When it comes to the thickness of the velvet or the shade of the carpet, he lets designers handle it.
His legacy is rich, his references learnt during his Companionship belong to the past, and he knows now, as an artist, how to divert and to bring them towards works anchored in the present.
When he talks about the “Kiss Room”, a truly monumental and habitable sculpture, which he fully lined with mirrors; he explained that this experimental room could well have been created at the time of Louis XIV, a sort of contemporary Hall of Mirrors, as the techniques he used are comparable to those of old panelling.
When he today creates painted skies, it is no longer to restore the ceilings of the Louvre, but to materialize a mandatory need for air, which he for example installed in the former headquarters of the Communist Party designed by Oscar Niemeyer.
These skies no longer cover Haussmann ceilings, but vertical walls, canvases.
By permanently leaving Companionship, Mathias Kiss rejected, in an almost epidermal way, the presence of the right angle.
Like a plastic teenage crisis, he entitled his first series as an artist “Without 90°”, thumbing his nose to his old life.
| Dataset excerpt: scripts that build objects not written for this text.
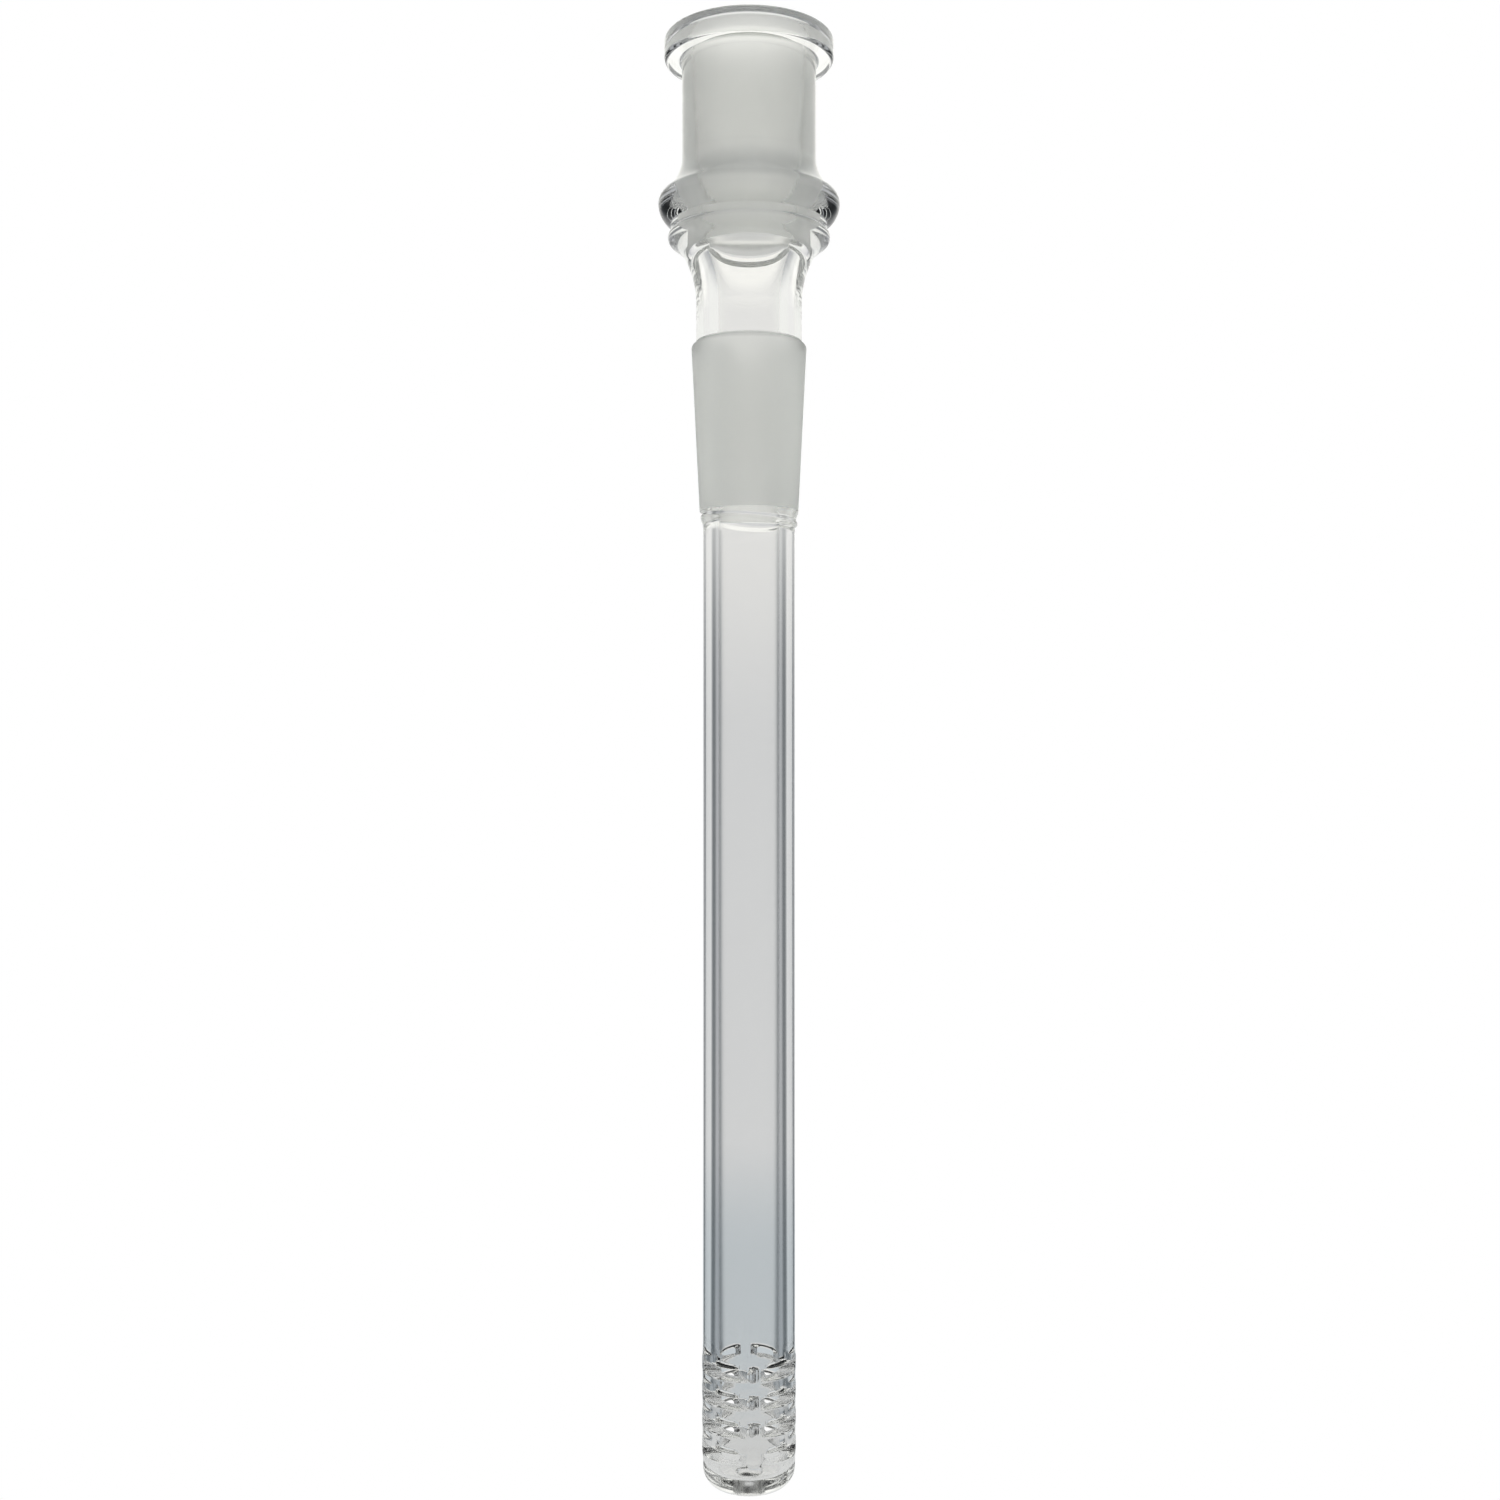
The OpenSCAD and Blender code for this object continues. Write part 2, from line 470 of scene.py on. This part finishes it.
class GLASS_OT_mouth_rim(GlassOperator):
    """Pressed rim round the mouth of the socket"""
    bl_idname = "glass.mouth_rim"
    bl_label = "Mouth rim"

    def execute(self, context):
        sizes = context.scene.glass_socket
        foot, round_r, fillet = low("mouth_rim"), sizes.rim_round, sizes.rim_foot
        lip_z = FACE_Z - LIP
        outline = [(ground_r(foot), foot), (ground_r(lip_z), lip_z)]
        outline += arc(ground_r(FACE_Z) + LIP, lip_z, LIP, 180, 90, 6)
        outline += arc(RIM_R - round_r, FACE_Z - round_r, round_r, 90, 0)
        outline += arc(RIM_R - round_r, foot + fillet + round_r, round_r, 0, -90)
        outline += arc(BARREL_R + fillet, foot, fillet, 90, 180, 8)
        mesh = turned(outline, [foot])
        mark_bore(mesh, lambda z: ground_r(z) + BORE_MARGIN if z < lip_z else 0)
        add_piece(mesh, "mouth_rim_glass", "mouth_rim",
                  ["blown_glass", "weld_plane", "frosted_glass"])
        return {"FINISHED"}


class GLASS_OT_socket_barrel(GlassOperator):
    """Barrel of the female socket, ground inside and smooth outside"""
    bl_idname = "glass.socket_barrel"
    bl_label = "Socket barrel"

    def execute(self, context):
        foot, top = low("socket_barrel"), high("socket_barrel")
        heights = levels(foot, top, steps=12)
        outline = [(ground_r(z), z) for z in heights]
        outline += [(BARREL_R, z) for z in reversed(heights)]
        mesh = turned(outline, [foot, top])
        mark_bore(mesh, lambda z: ground_r(z) + BORE_MARGIN)
        add_piece(mesh, "socket_barrel_glass", "socket_barrel",
                  ["blown_glass", "weld_plane", "frosted_glass"])
        return {"FINISHED"}


class GLASS_OT_maria_ring(GlassOperator):
    """Wide squeezed ring under the barrel"""
    bl_idname = "glass.maria_ring"
    bl_label = "Large ring"

    def execute(self, context):
        sizes = context.scene.glass_socket
        foot, top = low("maria_ring"), high("maria_ring")
        crest_c, crest_z, lean = crest_place()
        flare_c = BARREL_R + sizes.flare_round
        under = math.degrees(math.asin((crest_z - foot) / sizes.crest_under))
        outline = [(ground_r(foot), foot), (ground_r(top), top)]
        outline += arc(flare_c, top, sizes.flare_round, 180, 180 + lean, 24)
        outline += arc(crest_c, crest_z, sizes.crest_round, lean, 0, 16)[1:]
        outline += arc(CREST_R - sizes.crest_under, crest_z, sizes.crest_under, 0, -under)[1:]
        mesh = turned(outline, [foot, top])
        mark_bore(mesh, lambda z: ground_r(z) + BORE_MARGIN)
        add_piece(mesh, "maria_ring_glass", "maria_ring",
                  ["blown_glass", "weld_plane", "frosted_glass"])
        return {"FINISHED"}


class GLASS_OT_seal_bead(GlassOperator):
    """Bead where the socket is sealed to the neck, with the funnel inside"""
    bl_idname = "glass.seal_bead"
    bl_label = "Seal bead"

    def execute(self, context):
        sizes, joint = context.scene.glass_socket, context.scene.glass_joint
        foot, top = low("seal_bead"), high("seal_bead")
        bead_z = top - sizes.ring_to_bead
        funnel_z, ground_z = bead_z - sizes.funnel_foot, bead_z + sizes.funnel_top
        steps = 12
        outline = [(joint.bore_r + sizes.funnel_flare * t * t, foot + (funnel_z - foot) * t)
                   for t in levels(0, 1, steps)[:-1]]
        outline += ease(joint.bore_r + sizes.funnel_flare, funnel_z,
                        ground_r(ground_z), ground_z, steps)
        outline += [(ground_r(top), top), (ring_foot_r(), top)]
        outline += arc(BEAD_R - sizes.bead_round, bead_z, sizes.bead_round, 55, -60)
        outline += arc(joint.neck_r + joint.sweep_round, foot, joint.sweep_round, 150, 180, 30)
        mesh = turned(outline, [foot, top])
        frost_z = funnel_z + FROST_EDGE
        mark_bore(mesh, lambda z: ground_r(z) + BORE_MARGIN if z > frost_z else 0)
        add_piece(mesh, "seal_bead_glass", "seal_bead",
                  ["blown_glass", "weld_plane", "frosted_glass"])
        return {"FINISHED"}


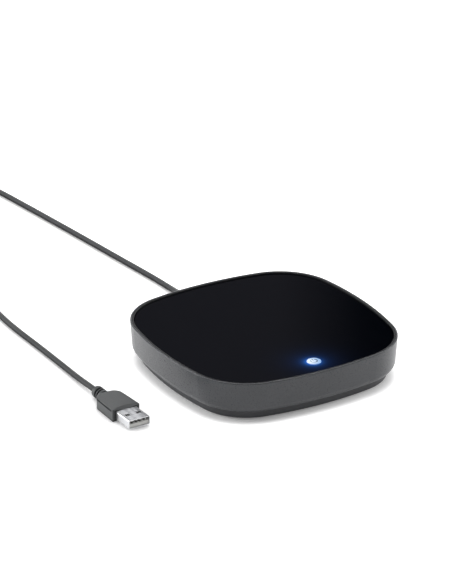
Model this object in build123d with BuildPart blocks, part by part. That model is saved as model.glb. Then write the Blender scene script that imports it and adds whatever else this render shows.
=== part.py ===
"""USB mug warmer: a square housing with a heated glass panel, a lit push button and a USB lead.

Millimetres. The origin is on the standing surface, under the middle of the housing.
+Z is up, -Y is the front (the side with the button) and +Y the rear, where the cord leaves.
"""

from math import cos, pi, radians, sin, sqrt, tan
import os

from build123d import *

os.makedirs("parts", exist_ok=True)

# ================================================================ sizes
# housing outline
body_width = 120.0  # across the middle of two opposite sides
body_height = 21.8  # rim of the side shell above the standing surface
corner_radius = 32.0
side_radius = 178.0  # crown of each side, seen from above

# side shell
shell_bottom = 5.2  # height of the shell's lower edge
shell_bottom_radius = 3.4
shell_wall = 2.3
side_draft = 1.2  # how far the side wall leans in, from the rim down to its lower edge
rim_wall = 0.9  # wall beside the top frame
rim_edge_radius = 0.35
lip_thickness = 2.7

# base and feet
underside_height = 0.8  # underside of the base above the standing surface
base_inset = 5.3  # underside's outline, in from the housing outline
base_flare = 0.8  # how far the base's side leans out, up to the shell
base_edge_radius = 0.6
base_floor = 2.0
base_wall = 1.8
base_flange = 1.4
rib_height = 1.6
rib_width = 1.0
rib_pitch = 17.0
rib_count = 4
rib_clearance = 6.5  # from the end of a rib to the middle of the nearest foot
foot_radius = 6.0
foot_depth = 1.5  # of the recess that holds a foot
foot_edge_radius = 0.5
foot_pad_wall = 1.5  # base material round a foot's recess
foot_setback = 22.5  # middle of a foot and its screw, in from two neighbouring sides

# glass panel and top frame
glass_thickness = 3.2
glass_recess = 0.7  # panel's face below the rim
glass_edge = 0.35
groove_width = 0.25
groove_depth = 0.8
frame_drop = 0.1  # frame's land below the rim
land_width = 0.75
deck_thickness = 2.0
bond_thickness = 0.3
bond_width = 4.0

# heater
heater_margin = 2.9  # between the heated disc and the ring round the button's light
spreader_thickness = 1.5
film_thickness = 0.3
film_margin = 1.0
track_margin = 1.5
track_thickness = 0.1
track_end_room = 4.5  # beyond the outermost rows
track_width = 3.4
track_gap = 1.6
pad_thickness = 3.0
clamp_thickness = 1.0
clamp_margin = 3.5  # pad left uncovered round the clamp
clamp_arm_width = 9.0
clamp_bead_start = 10.0  # of the bead pressed into each arm, from the clamp's middle
clamp_bead_room = 4.8  # between the end of a bead and the middle of the arm's screw
clamp_bead_width = 2.6
clamp_bead_depth = 0.5
clamp_screw_setback = 5.3  # outside the heated disc
clamp_boss_radius = 2.6
clamp_window_radius = 5.0
clamp_window_circle = 20.0
lead_notch_width = 14.0
slot_clearance = 0.5  # round a bead in the pad
thermistor_radius = 1.2
thermistor_length = 4.6
fuse_radius = 1.3
fuse_length = 8.5
fuse_offset = 15.0

# button and switch
button_setback = 13.7  # from the front of the housing
button_shift = 1.2  # to the right of the middle
button_radius = 3.6
button_proud = 0.2
button_wall = 0.9
button_roof = 1.1
button_edge_radius = 0.3
button_travel = 0.5
flange_radius = 4.8
flange_thickness = 0.8
switch_width = 6.0
switch_corner = 0.5
switch_height = 3.4
switch_foot_width = 0.7
switch_foot_reach = 0.9
switch_foot_thickness = 0.2
plunger_radius = 1.7
plunger_proud = 0.9
plunger_depth = 2.2
post_radius = 1.3
shroud_wall = 0.8
led_length = 1.6
led_width = 0.8
led_height = 0.6

# circuit board and what is on it
board_length = 52.0
board_width = 15.0
board_thickness = 1.6
board_drop = 3.6  # board's upper face below the deck
board_margin = 0.5  # between the board's curved front and the base's wall
board_corner_radius = 2.0
board_screw_spacing = 42.0
board_boss_radius = 2.4
chip_length = 5.0
chip_width = 4.0
chip_height = 1.5
chip_offset = 12.4
chip_legs = 4
chip_leg_pitch = 1.27
chip_leg_width = 0.4
chip_leg_reach = 1.0
transistor_width = 6.5
transistor_length = 6.0
transistor_height = 2.2
transistor_tab = 1.2
capacitor_radius = 2.5
capacitor_height = 5.0
capacitor_spacing = 6.5
capacitor_offset = 11.0
resistor_length = 1.6
resistor_width = 0.8
resistor_height = 0.5
resistor_pitch = 2.6
resistor_row = 5.6
socket_length = 10.5
socket_width = 5.6
socket_height = 4.4
socket_wall = 0.8
socket_pitch = 2.0  # between two of its four wires

# wires inside
wire_radius = 0.65
sensor_wire_radius = 0.4
wire_bend = 1.4
heater_wire_drop = 4.0  # below the clamp
heater_wire_run = 6.0  # straight, behind the socket
sensor_wire_drop = 3.0
sensor_wire_run = 9.0
sensor_wire_spacing = 1.2  # on the thermistor
cord_wire_run = 3.0  # straight, out of the jacket
cord_wire_slope = 12.0  # down to the floor of the base
cord_wire_aside = 10.0  # way round the heater's wires
cord_wire_spacing = 4.0  # along the floor
cord_wire_pad = 1.0  # middle of the two solder joints on the board, beside its centre
cord_wire_rise = 8.0  # where they leave the floor, behind the board's centre line
solder_setback = 2.0  # of the joints, in front of that line
solder_drop = 1.6  # straight, under the board

# screws
screw_radius = 1.2
screw_head_radius = 2.3
screw_head_height = 1.5
driver_recess_radius = 1.1
driver_recess_depth = 0.8
case_boss_radius = 3.6
case_screw_depth = 6.0  # how far a base screw goes into the frame's boss
case_seat_thickness = 2.6  # base material between a screw's head and the frame's boss
small_screw_depth = 2.4

# strain relief and cord
cord_diameter = 3.0
relief_flange_radius = 2.6
relief_flange_thickness = 1.6
relief_neck_radius = 2.1
relief_root_radius = 2.7
relief_tip_radius = 2.0
relief_length = 6.9  # outside its seat
relief_groove_depth = 0.35
relief_groove_width = 0.8
relief_groove_pitch = 1.8
relief_grooves = 3
jacket_inside = 9.5
cord_clamp_length = 17.0
cord_clamp_width = 5.0
cord_clamp_thickness = 1.2
cord_clamp_spacing = 12.0
cord_clamp_offset = 10.0  # from the rear wall's outside

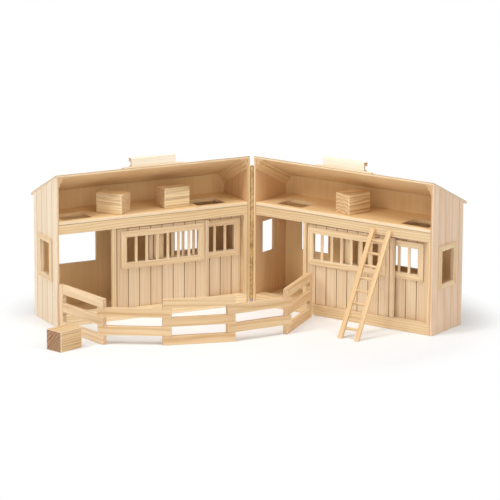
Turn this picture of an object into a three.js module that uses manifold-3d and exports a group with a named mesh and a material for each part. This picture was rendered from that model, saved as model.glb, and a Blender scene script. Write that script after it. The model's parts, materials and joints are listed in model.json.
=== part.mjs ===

Highly symbolic.
Forever marked by his experience of Companionship, he nevertheless decided to suddenly quit at thirty; the artist constantly draws inspiration from his training. When he created “Golden Snake”, from the series “90°”, he this time reinvented the ledge.
Originally placed at the base of our French ceilings, this golden frieze found in bourgeois Parisian apartment was mistreated by Mathias Kiss.
An artist who diverts, without counting, the codes of our habitats.